Throughout my career with the LPGA, I’ve met a lot of golfers. Sometimes, those golfers are women. Usually, when I meet a fellow golfer, her face lights up, like I’ve opened up this other side of her she usually keeps closed. For me, golf is a way to reconnect with the happy memories I created with my dad and my siblings growing up. One part family time, two parts nostalgia. But I’m fascinated by what calls other women to the golf course.
This happened to me just yesterday, so I figured I’d introduce to you a woman named Shannon.
I’ve only known Shannon for a little while, but her story is all too familiar.
She didn’t play golf growing up. She didn’t watch golf. The sport just hung out on the sidelines—as distant from golf in her day-to-day as entering a new career in motorsports would be from mine. Shannon is a spry 50-something and a recent empty-nester who wanted a way for her and her husband to fill the newly quiet evenings and weekends.
And one day, they tried golf.
It clicked immediately. She told me the same thing I’ve heard I don’t know how many times: “I wish I had known how fun golf was a long time ago.”
Let’s be honest for a moment. Golf has gotten a bad rap over the years for being boring. The way my non-golfing friends wrinkle their noses when I tell them about the latest golf telecast pretty much says it all. So I always get a little, satisfying thrill when someone finally gives the game a try for themselves and discovers all of its hidden—and not so hidden—charms.
Shannon and her husband fell head over heels for the game, but like most newbies, had almost no idea where to start. She knew the basics: she needed a golf course and she needed some golf clubs.
The course was the easy part. There was a little municipal course not far from her home where she and her husband could dabble through a few holes after work. Clubs were another story.
On a good day, purchasing equipment for a new sport or hobby is daunting enough, but with no golf friends to confide in and not wanting to look foolish in front of the pro at her local course, she wasn’t sure where to turn.
As fate would have it, she stumbled upon a beat-up old set of clubs at a swap meet for a whopping $2. Not the best, but any start is worlds better than no start at all.
Shannon’s story really stuck with me, and I wanted to share it here to hopefully inspire you to see that there are so many entry points that golf allows, and the ability to persevere through whatever obstacles is what really makes this game great.

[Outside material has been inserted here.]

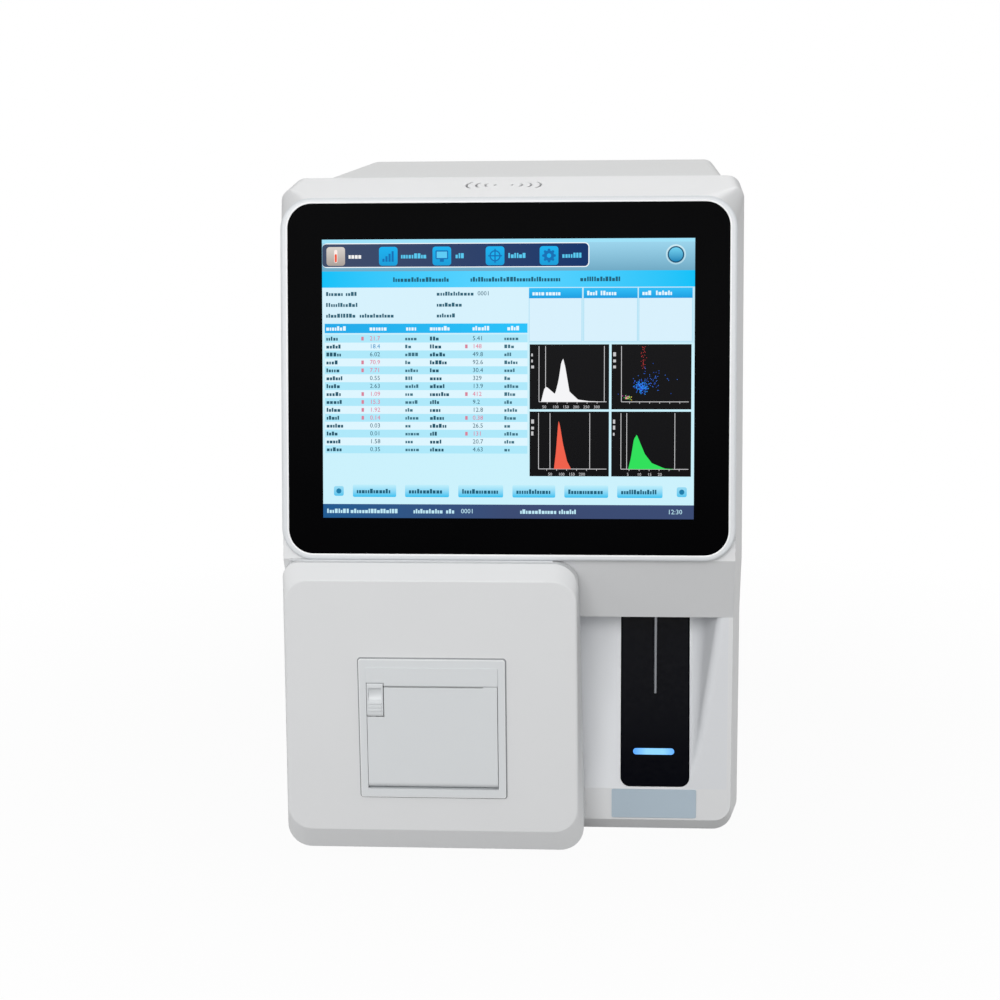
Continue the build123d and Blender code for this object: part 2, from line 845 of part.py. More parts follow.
# Paper roll lying in the bucket
roll_y = front_y + 29.5
roll_z = bucket_low + housing_wall + roll_radius + fit_gap
with BuildPart() as paper_roll:
    rod("x", (printer_x, roll_y, roll_z), roll_radius, roll_width)
    rod("x", (printer_x, roll_y, roll_z), roll_core, roll_width + 2, Mode.SUBTRACT)
finish(paper_roll, "paper_roll")

# Sampling bay: a liner with a leaning back, behind an opening in the front shell
bay_height = lip_z - bay_foot_z
ramp_angle = atan(bay_depth / bay_height)
ramp_length = hypot(bay_depth, bay_height)
ramp_plane = Plane(
    origin=(strip_x, lower_y, bay_foot_z),
    x_dir=(1, 0, 0),
    z_dir=(0, -cos(ramp_angle), sin(ramp_angle)),
)
ramp_back = bay_wall / cos(ramp_angle)
probe_y = front_y + probe_y_setback
probe_tip = bay_foot_z + probe_clearance
hub_z = lip_z + hub_rise
rod_bottom = lip_z + rod_rise
board_depth = 8.0
board_thickness = 1.6
post_radius = 2.5
post_x = strip_width / 2 + 5.5
post_low = 16.0
post_high = ramp_length - 16.2
scoop_left = bay_left + bay_wall
strip_foot = 1.5
strip_length = ramp_length - strip_foot - 1.0
strip_middle = strip_foot + strip_length / 2
# The hollow itself: its right cheek is a slanting plane that runs out in the flat front
cheek_high = Vector(bay_right - scoop_high_gap, lower_y, lip_z)
cheek_low = Vector(bay_right - scoop_low_gap, lower_y, bay_foot_z)
cheek_back = Vector(bay_right - scoop_high_gap - scoop_cheek, lower_y + bay_depth, lip_z)
with BuildPart() as bay_space:
    with BuildSketch(facing_right(scoop_left)):
        Polygon(
            (lower_y - 5, bay_foot_z - 5 / tan(ramp_angle)),
            (lower_y + bay_depth, lip_z),
            (lower_y - 5, lip_z),
            align=None,
        )
    extrude(amount=bay_right - scoop_left)
    cheek = (cheek_low - cheek_high).cross(cheek_back - cheek_high)
    split(bisect_by=Plane(origin=cheek_high, z_dir=cheek), keep=Keep.BOTTOM)
    cheek_edges = (
        bay_space.edges()
        .filter_by(lambda e: e.center().Y > lower_y and e.center().X > strip_x)
        .filter_by(lambda e: abs(e.tangent_at(0.5).Z) > 0.5)
    )
    fillet(cheek_edges, radius=bay_corner)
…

I’m reminded of some of our recent articles and videos, the LPGA’s new #DriveOn campaign, and the memory of Marilynn Smith one the LPGA’s original 13 founders who passed away in early April. All of the women we’ve featured on the website and even our subscribers, prove to us every day that golf is not just a game, but an opportunity to pursue anything, whether that be providing opportunities for women in the game, finding peace out on the course, or just starting up a new hobby to do after work.
Whether you want to crush it like Tiger, or try something new like Shannon, there’s no wrong way to start playing the game.